# What is expected:
Please restate, exactly as written, the lines running from the beginning of the material through the line that has "the screen up." in it.

# Data for this exercise:
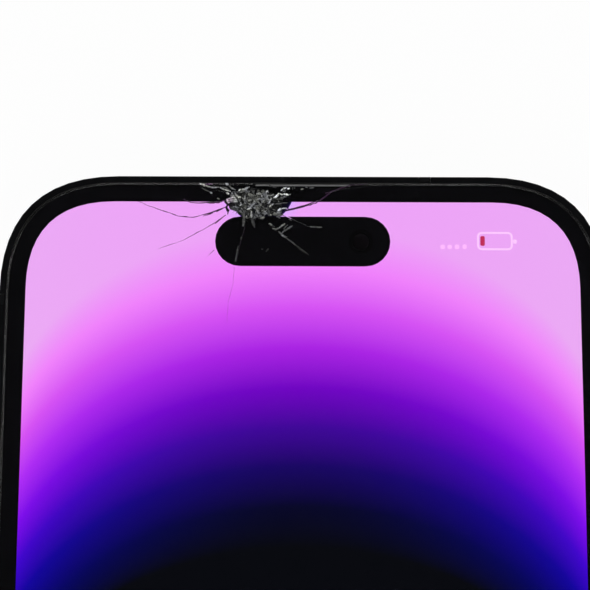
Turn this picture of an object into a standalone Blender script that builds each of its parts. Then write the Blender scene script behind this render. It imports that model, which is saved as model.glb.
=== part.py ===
"""A smartphone with a shattered screen, lying on its back with the screen up.

X runs across the phone, Y from its bottom end to its top end, and Z up out of the screen. The origin is
under the middle of the phone, at the level of the rear camera rings that it rests on. Lengths are in metres.
"""

import math
import random

import bmesh
import bpy
from mathutils import Matrix, Vector

MM = 0.001

# The body and the outline that every layer follows
BODY_WIDTH = 71.5 * MM
BODY_LENGTH = 147.5 * MM
BODY_THICKNESS = 7.85 * MM
BODY_CORNER = 13.8 * MM
SOFT_HANDLE = 0.66
CIRCLE_HANDLE = 0.5523
CORNER_STEPS = 12
ROUND_STEPS = 28
HOLE_STEPS = 12

# The metal band with its floor
BAND_WALL = 2.35 * MM
BAND_EDGE = 0.55 * MM
BAND_SETBACK = 0.15 * MM
LIP_WIDTH = 0.75 * MM
FLOOR_THICKNESS = 0.5 * MM

# Clearances
GLASS_CLEARANCE = 0.12 * MM
LAYER_GAP = 0.1 * MM
BOND_GAP = 0.05 * MM
SLIDE_CLEARANCE = 0.12 * MM
INNER_GAP = 0.15 * MM

# The screen's layers, from the outside in
COVER_GLASS = 0.8 * MM
GLASS_EDGE = 0.3 * MM
MASK_THICKNESS = 0.1 * MM
MASK_INSET = 1.0 * MM
LIT_INSET = 2.98 * MM
LIT_CORNER_TIGHTER = 0.52 * MM
PANEL_THICKNESS = 0.7 * MM
BEZEL_WIDTH = 0.98 * MM
BACKPLATE_THICKNESS = 0.35 * MM

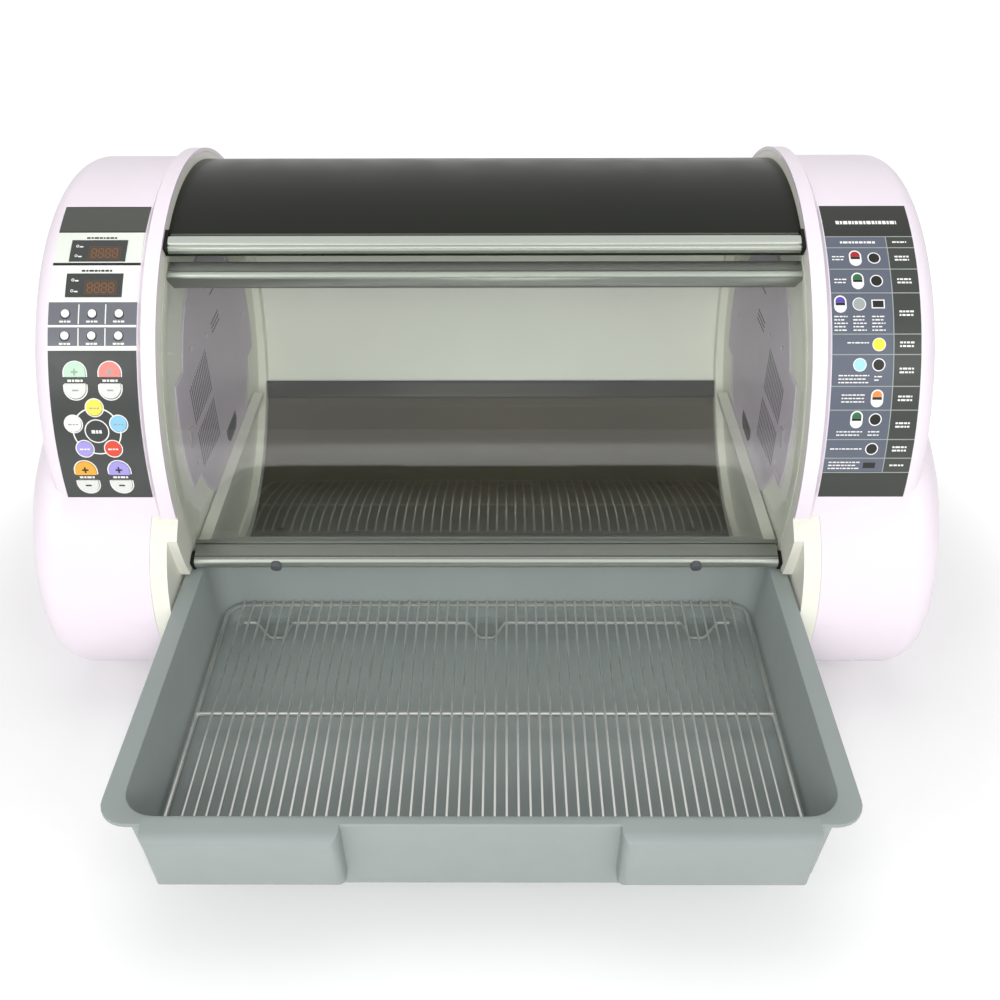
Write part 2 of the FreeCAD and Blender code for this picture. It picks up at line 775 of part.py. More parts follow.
def dipped_rod(y, level, radius):
    """Support rod under the wires, bent down to the tray floor at three places."""
    low = -dim("tray_floor") + dim("clearance") + radius
    dip = dim("rack_dip")
    reach = dim("rack_half") * 0.72
    spots = (-reach, 0.0, reach)
    end = reach + 4 * dip
    route = [Vector(-end, y, level)]
    for x in spots:
        for step, height in ((-2, level), (-1, low), (1, low), (2, level)):
            route.append(Vector(x + step * dip, y, height))
    route.append(Vector(end, y, level))
    pieces = []
    for first, second in zip(route, route[1:]):
        pieces.append(rod("support", first, second, radius))
    for point in route[1:-1]:
        ball = doc.addObject("Part::Sphere", "support_bend")
        ball.Radius = radius
        ball.Placement.Base = point
        pieces.append(ball)
    return pieces


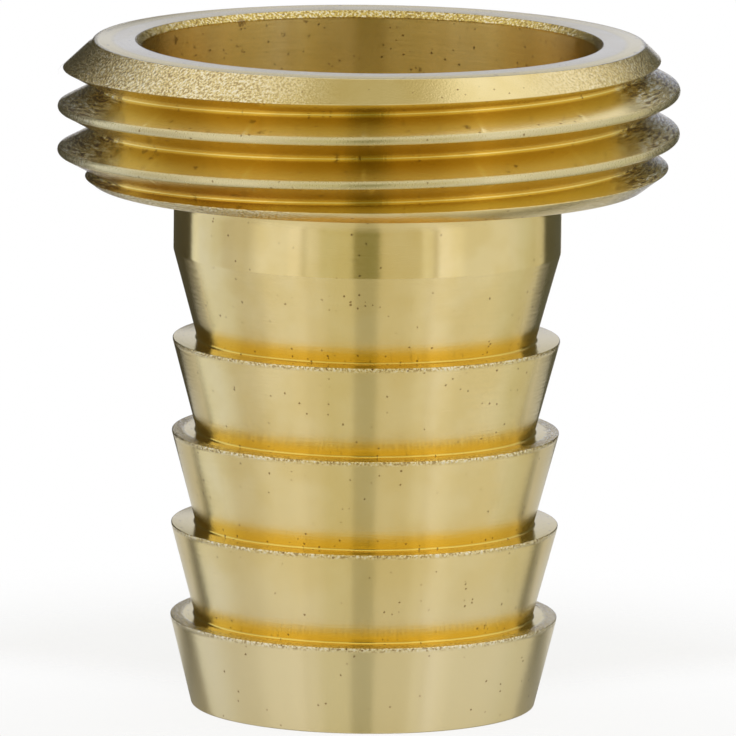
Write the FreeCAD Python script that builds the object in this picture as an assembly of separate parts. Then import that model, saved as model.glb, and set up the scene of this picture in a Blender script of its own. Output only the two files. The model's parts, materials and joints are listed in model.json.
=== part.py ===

# Response to this exercise:
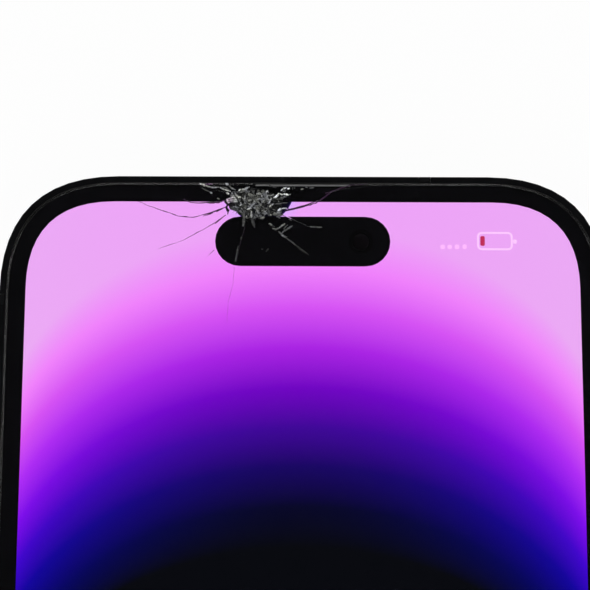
Turn this picture of an object into a standalone Blender script that builds each of its parts. Then write the Blender scene script behind this render. It imports that model, which is saved as model.glb.
=== part.py ===
"""A smartphone with a shattered screen, lying on its back with the screen up.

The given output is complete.